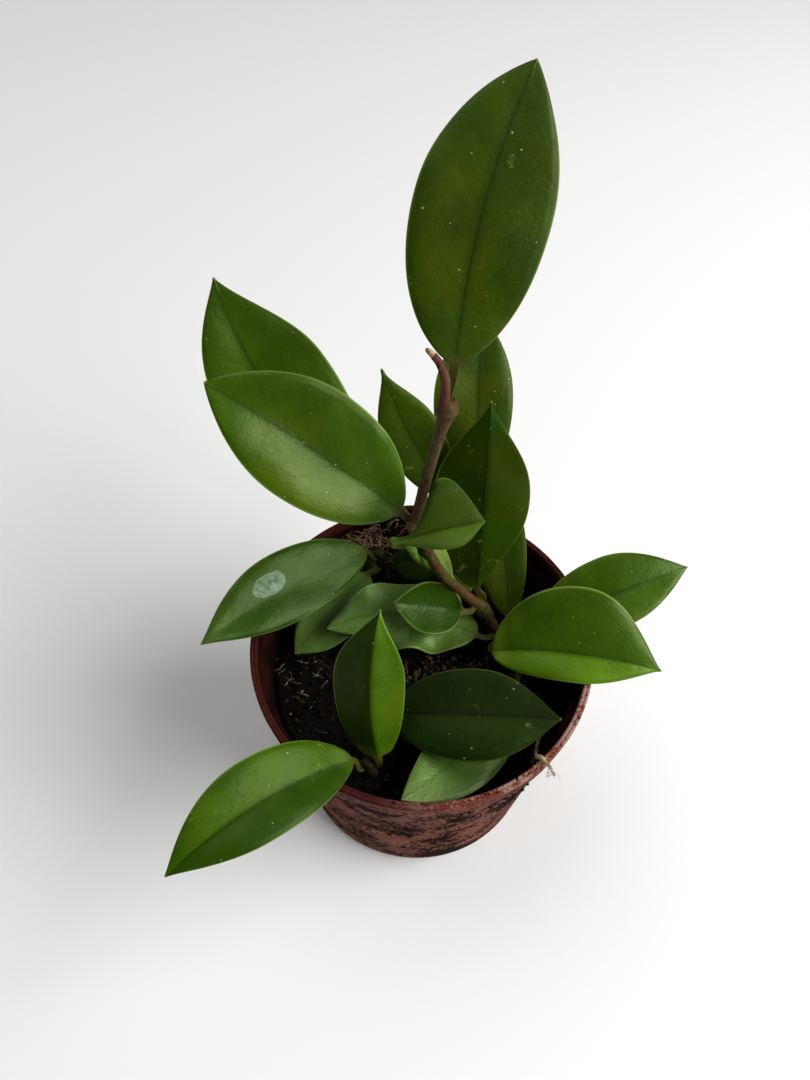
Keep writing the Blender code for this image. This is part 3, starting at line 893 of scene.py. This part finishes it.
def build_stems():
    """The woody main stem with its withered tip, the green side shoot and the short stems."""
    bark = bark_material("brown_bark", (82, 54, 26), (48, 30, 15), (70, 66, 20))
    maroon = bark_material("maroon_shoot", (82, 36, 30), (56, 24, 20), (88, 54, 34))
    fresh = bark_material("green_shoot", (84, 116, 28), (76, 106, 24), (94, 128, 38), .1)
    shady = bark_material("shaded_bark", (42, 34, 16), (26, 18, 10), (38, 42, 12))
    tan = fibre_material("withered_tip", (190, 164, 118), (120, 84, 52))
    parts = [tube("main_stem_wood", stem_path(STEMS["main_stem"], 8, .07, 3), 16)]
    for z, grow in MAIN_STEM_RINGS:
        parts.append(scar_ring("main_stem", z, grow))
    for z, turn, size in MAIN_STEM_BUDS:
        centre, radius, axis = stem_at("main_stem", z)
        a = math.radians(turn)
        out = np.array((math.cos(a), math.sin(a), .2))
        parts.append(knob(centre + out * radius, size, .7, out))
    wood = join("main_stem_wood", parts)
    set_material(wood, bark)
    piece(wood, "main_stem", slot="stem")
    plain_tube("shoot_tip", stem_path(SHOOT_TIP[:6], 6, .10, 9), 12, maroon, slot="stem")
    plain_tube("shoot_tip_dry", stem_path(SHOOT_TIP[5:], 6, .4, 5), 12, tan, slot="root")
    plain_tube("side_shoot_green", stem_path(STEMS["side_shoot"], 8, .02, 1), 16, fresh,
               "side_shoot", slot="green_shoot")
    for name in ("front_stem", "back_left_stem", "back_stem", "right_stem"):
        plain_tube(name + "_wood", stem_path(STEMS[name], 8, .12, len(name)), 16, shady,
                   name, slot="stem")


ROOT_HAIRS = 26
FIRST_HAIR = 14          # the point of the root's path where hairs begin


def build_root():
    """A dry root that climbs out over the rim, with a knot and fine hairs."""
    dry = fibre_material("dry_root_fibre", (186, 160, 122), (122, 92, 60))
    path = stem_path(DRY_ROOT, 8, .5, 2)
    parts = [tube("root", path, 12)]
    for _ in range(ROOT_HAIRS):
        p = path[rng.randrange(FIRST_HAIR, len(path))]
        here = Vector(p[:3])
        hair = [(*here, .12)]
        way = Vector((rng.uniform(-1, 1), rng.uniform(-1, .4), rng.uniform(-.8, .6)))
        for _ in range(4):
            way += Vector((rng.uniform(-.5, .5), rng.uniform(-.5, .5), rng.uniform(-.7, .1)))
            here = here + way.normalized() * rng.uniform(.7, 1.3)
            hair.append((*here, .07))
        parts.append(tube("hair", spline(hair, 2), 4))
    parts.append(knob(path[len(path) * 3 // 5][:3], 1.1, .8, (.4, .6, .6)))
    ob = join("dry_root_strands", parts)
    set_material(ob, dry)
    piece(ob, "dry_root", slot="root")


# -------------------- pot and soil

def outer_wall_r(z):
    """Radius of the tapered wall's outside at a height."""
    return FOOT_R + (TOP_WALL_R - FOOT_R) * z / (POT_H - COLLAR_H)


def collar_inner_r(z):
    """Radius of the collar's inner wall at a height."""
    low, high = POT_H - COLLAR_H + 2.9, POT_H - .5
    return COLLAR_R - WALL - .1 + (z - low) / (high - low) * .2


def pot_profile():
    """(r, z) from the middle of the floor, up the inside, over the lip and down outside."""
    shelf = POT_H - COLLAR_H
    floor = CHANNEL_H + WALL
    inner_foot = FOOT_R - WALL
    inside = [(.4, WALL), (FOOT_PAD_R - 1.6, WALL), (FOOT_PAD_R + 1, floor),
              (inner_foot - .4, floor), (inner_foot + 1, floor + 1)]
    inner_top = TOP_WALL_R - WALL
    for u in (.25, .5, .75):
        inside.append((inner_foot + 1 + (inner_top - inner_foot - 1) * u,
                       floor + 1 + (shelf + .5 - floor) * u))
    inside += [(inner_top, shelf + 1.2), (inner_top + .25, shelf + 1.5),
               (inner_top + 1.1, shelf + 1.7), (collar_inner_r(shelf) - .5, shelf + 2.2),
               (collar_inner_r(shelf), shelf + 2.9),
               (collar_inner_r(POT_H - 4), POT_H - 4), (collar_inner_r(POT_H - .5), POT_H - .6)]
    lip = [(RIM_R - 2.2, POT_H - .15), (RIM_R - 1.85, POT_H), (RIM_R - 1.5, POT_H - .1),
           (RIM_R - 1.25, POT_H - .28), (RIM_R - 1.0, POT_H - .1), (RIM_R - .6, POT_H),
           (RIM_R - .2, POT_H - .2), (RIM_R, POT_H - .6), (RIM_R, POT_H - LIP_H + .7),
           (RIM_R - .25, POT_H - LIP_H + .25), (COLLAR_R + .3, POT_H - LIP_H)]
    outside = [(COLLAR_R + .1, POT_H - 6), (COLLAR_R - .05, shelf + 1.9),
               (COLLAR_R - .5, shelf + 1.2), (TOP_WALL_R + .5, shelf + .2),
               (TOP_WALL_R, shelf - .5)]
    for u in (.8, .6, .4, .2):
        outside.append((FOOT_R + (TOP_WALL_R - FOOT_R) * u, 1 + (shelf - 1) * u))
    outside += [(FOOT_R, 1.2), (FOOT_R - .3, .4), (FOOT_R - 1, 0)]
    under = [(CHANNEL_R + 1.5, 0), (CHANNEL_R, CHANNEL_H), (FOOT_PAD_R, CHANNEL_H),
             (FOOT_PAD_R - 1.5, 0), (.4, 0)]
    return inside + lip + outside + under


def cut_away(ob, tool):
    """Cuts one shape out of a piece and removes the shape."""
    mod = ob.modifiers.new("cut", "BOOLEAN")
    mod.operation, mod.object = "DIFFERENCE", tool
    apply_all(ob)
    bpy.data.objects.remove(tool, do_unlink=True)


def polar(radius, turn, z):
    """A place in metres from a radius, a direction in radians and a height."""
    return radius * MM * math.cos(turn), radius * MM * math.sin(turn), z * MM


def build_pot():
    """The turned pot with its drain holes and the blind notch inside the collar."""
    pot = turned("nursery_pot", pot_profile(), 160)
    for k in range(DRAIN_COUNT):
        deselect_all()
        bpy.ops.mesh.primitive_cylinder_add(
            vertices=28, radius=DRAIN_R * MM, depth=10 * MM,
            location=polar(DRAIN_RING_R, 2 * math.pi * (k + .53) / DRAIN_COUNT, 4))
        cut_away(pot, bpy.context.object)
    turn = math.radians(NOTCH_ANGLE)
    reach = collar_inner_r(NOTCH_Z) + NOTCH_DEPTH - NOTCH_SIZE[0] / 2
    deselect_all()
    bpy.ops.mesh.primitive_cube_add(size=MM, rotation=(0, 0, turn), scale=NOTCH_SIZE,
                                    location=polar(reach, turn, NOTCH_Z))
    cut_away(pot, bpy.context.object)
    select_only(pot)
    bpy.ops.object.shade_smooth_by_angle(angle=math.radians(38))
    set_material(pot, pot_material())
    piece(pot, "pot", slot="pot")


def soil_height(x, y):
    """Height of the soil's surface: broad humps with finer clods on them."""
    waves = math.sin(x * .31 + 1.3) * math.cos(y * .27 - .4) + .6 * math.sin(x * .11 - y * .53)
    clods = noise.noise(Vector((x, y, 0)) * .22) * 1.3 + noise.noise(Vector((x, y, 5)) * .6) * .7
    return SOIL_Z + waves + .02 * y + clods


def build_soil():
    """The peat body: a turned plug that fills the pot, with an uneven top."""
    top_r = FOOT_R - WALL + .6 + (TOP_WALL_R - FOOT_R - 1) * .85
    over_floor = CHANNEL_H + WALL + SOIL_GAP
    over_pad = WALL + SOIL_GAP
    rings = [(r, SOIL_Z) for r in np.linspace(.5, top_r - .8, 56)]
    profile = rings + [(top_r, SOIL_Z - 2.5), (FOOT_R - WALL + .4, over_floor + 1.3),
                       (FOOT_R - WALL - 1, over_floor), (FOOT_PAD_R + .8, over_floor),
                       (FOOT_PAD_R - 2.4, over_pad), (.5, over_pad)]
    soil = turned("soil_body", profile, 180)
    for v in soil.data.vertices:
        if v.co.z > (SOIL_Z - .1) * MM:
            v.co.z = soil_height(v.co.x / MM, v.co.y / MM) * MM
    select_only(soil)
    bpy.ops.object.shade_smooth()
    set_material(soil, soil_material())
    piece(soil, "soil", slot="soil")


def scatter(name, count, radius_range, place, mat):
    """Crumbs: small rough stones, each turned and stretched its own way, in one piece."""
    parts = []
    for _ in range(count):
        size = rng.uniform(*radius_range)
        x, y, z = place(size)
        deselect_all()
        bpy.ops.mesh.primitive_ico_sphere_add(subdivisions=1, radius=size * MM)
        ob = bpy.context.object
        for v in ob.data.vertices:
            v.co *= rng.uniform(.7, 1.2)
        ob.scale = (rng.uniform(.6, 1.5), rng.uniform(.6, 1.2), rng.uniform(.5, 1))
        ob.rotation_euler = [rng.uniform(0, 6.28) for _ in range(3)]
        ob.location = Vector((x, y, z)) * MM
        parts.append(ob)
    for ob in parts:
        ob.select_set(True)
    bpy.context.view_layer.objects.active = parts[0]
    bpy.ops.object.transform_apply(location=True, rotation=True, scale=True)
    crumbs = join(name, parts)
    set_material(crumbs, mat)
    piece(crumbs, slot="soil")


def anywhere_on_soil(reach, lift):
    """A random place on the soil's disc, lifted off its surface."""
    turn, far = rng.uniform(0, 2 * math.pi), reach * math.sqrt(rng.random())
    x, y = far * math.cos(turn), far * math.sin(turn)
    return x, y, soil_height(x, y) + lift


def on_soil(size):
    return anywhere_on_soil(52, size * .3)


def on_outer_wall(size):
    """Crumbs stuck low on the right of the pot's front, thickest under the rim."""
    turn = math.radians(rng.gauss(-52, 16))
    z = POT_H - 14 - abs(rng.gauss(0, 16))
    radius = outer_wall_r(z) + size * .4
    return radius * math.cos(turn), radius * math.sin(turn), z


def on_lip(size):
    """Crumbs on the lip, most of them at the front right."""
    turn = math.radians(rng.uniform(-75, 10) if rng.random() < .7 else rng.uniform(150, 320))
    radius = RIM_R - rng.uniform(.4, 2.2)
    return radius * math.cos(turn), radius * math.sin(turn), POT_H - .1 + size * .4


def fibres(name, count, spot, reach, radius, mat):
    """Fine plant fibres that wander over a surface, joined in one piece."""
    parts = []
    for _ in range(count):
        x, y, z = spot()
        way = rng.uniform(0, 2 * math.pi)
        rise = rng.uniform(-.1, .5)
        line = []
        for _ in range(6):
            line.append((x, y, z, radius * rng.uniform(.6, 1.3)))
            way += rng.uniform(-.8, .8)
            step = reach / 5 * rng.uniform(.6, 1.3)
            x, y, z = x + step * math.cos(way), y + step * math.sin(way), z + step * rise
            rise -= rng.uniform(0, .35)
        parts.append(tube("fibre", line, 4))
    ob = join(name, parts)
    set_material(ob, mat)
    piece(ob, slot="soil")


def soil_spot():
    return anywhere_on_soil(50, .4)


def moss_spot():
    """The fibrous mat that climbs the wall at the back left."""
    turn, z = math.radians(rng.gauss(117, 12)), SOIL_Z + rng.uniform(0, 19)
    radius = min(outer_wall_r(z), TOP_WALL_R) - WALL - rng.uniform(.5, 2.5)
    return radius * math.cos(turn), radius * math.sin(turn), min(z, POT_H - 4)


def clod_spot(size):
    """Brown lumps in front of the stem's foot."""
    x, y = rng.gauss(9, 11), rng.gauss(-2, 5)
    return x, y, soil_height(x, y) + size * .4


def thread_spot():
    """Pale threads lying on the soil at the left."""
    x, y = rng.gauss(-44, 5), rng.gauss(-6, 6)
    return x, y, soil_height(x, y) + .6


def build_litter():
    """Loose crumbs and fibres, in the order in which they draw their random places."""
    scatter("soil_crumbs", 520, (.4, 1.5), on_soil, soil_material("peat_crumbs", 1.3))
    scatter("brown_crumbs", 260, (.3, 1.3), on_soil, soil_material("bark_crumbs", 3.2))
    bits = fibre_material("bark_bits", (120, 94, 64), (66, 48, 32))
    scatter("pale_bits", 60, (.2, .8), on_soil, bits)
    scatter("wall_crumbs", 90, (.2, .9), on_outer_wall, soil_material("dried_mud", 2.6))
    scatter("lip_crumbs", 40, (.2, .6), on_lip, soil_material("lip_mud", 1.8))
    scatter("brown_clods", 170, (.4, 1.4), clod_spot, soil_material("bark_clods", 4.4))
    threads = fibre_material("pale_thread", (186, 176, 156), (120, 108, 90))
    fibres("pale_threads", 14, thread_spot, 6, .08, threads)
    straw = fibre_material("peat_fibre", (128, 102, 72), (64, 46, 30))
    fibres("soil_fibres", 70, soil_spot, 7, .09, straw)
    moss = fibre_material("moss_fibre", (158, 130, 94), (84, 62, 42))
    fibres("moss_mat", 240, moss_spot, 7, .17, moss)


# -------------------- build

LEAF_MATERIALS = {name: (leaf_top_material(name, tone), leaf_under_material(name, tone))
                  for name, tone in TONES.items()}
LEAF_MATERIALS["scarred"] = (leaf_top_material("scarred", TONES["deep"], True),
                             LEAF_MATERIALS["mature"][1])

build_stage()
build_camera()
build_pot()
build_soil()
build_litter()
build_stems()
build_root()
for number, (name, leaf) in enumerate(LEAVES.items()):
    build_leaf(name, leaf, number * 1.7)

☆ ☆ ☆

◆ **What to produce**
Print, please, the lines above from the very first through the one that holds "FIRST_HAIR = 14", both included, word for word and with nothing else.

◆ **Full response**
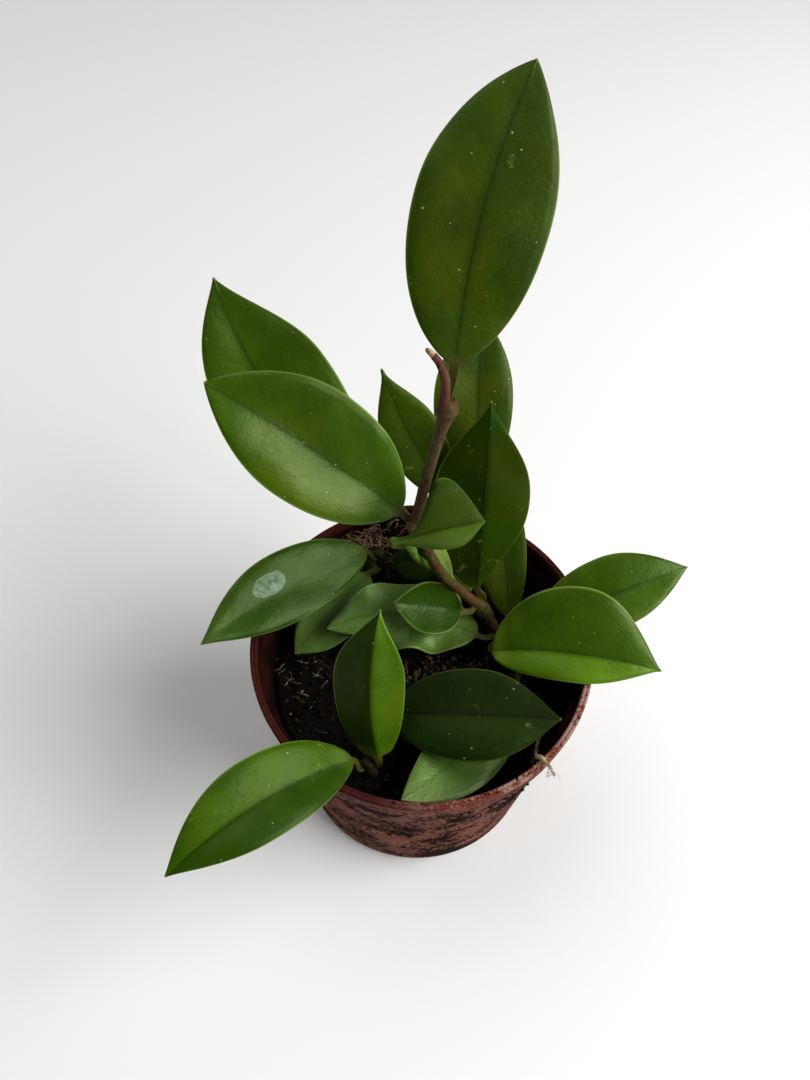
Keep writing the Blender code for this image. This is part 3, starting at line 893 of scene.py. This part finishes it.
def build_stems():
    """The woody main stem with its withered tip, the green side shoot and the short stems."""
    bark = bark_material("brown_bark", (82, 54, 26), (48, 30, 15), (70, 66, 20))
    maroon = bark_material("maroon_shoot", (82, 36, 30), (56, 24, 20), (88, 54, 34))
    fresh = bark_material("green_shoot", (84, 116, 28), (76, 106, 24), (94, 128, 38), .1)
    shady = bark_material("shaded_bark", (42, 34, 16), (26, 18, 10), (38, 42, 12))
    tan = fibre_material("withered_tip", (190, 164, 118), (120, 84, 52))
    parts = [tube("main_stem_wood", stem_path(STEMS["main_stem"], 8, .07, 3), 16)]
    for z, grow in MAIN_STEM_RINGS:
        parts.append(scar_ring("main_stem", z, grow))
    for z, turn, size in MAIN_STEM_BUDS:
        centre, radius, axis = stem_at("main_stem", z)
        a = math.radians(turn)
        out = np.array((math.cos(a), math.sin(a), .2))
        parts.append(knob(centre + out * radius, size, .7, out))
    wood = join("main_stem_wood", parts)
    set_material(wood, bark)
    piece(wood, "main_stem", slot="stem")
    plain_tube("shoot_tip", stem_path(SHOOT_TIP[:6], 6, .10, 9), 12, maroon, slot="stem")
    plain_tube("shoot_tip_dry", stem_path(SHOOT_TIP[5:], 6, .4, 5), 12, tan, slot="root")
    plain_tube("side_shoot_green", stem_path(STEMS["side_shoot"], 8, .02, 1), 16, fresh,
               "side_shoot", slot="green_shoot")
    for name in ("front_stem", "back_left_stem", "back_stem", "right_stem"):
        plain_tube(name + "_wood", stem_path(STEMS[name], 8, .12, len(name)), 16, shady,
                   name, slot="stem")


ROOT_HAIRS = 26
FIRST_HAIR = 14          # the point of the root's path where hairs begin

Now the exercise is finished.